Consider portrait mode, which every modern flagship phone offers. The software uses AI to detect faces and blur the background, mimicking the depth-of-field effect from expensive cameras. Except it often gets it wrong. Hair becomes soft and indistinct. Glasses sometimes disappear entirely from the edges. Skin becomes artificially smoothed, erasing freckles and texture that actually make people look like themselves.
A study by researchers at the University of Washington found that when people view photos processed by modern smartphone algorithms, they consistently rate them as more attractive than the actual subjects—even when shown side-by-side comparisons. This creates what some psychologists are calling "reality drift," where our expectations for what humans should look like become calibrated to AI-processed images rather than actual humans.
The environmental implications are equally troubling. When your phone processes a landscape photo, it often boosts greens and blues, making nature look more vibrant and saturated than what your eyes actually see. Photographers have started calling this "Instagram realism"—a version of nature that's more aesthetically pleasing but factually inaccurate. If millions of people are only ever seeing enhanced versions of their natural environment, what does that do to our perception of the world?
The Data Privacy Angle Nobody's Discussing
Here's where it gets genuinely uncomfortable. To train these computational photography systems, companies needed millions of images. Real human faces. Real bodies. Real homes and environments. Much of that training data came from the internet, but some of it came from users themselves.
When you enable cloud backups on your phone, you're not just storing photos. You're feeding a system that learns how to make photos of people like you look better. Or worse. Apple claims their processing happens on-device and they don't keep the training data. Google is less transparent. But all of these companies use your photos—sometimes explicitly with your permission, sometimes buried in terms of service—to improve their algorithms.
The problem deepens when you realize these systems often apply different enhancement standards to different people. A comprehensive analysis by researchers at MIT found that Google's computational photography applied different smoothing levels to faces of different ethnicities, consistently over-processing darker skin tones. Whether intentional or the result of training data bias, the effect was the same: some people's photos were being "corrected" more aggressively than others.
What's Happening Under the Hood
Let's talk about the specific technologies. Most modern phones use something called multi-frame fusion. Your phone takes 3-10 photos in rapid succession when you press the shutter, each with slightly different settings. These are then blended together using computational techniques that would have seemed impossible just five years ago.
Night mode is perhaps the most impressive—and most concerning. When you take a photo in near-darkness, your phone is essentially performing digital magic. It takes a long exposure, applies aggressive noise reduction (which removes detail), boosts colors that may not actually exist in the scene, and enhances edges to make everything look sharp. The result looks like a professional night photography setup, but in reality, your phone is reconstructing what it thinks the scene should look like, not what you actually see.

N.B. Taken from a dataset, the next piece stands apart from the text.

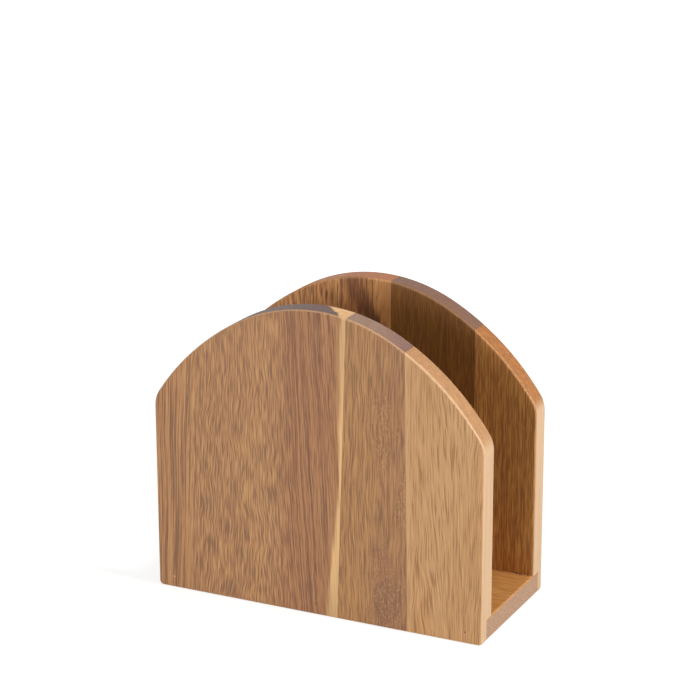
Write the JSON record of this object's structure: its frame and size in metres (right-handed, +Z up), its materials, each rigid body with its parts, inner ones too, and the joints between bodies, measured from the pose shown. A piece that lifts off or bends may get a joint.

There's also an entire layer of image processing dedicated to what the industry calls "semantic segmentation." The AI identifies different elements of your photo—sky, face, foliage, water—and applies customized adjustments to each. This is incredibly sophisticated technology. It's also a form of reality manipulation that most people don't even realize is happening.
The Question We Need to Ask Ourselves
Is this a problem? Genuinely, I'm not sure. Photography has always been a form of interpretation rather than pure documentation. Even film cameras had limitations that created a particular aesthetic. Digital cameras introduced their own biases. But smartphones feel different because the processing is invisible and universal.
If you want more insight into how technology companies are quietly changing your experience without your knowledge, check out our article on how your router is secretly obsolete—the same logic applies across the tech ecosystem.
Maybe the real issue is that we've accepted enhancement as the default. When was the last time you saw a smartphone photo that looked "normal"? When enhancement is universal, we've collectively agreed that reality needs improvement.
The next time you take a photo with your smartphone, try this: look at the scene with your naked eye. Really observe it. Then look at the processed result on your screen. Notice the differences. Ask yourself which one is "real." Because increasingly, the answer is: both of them. And neither of them.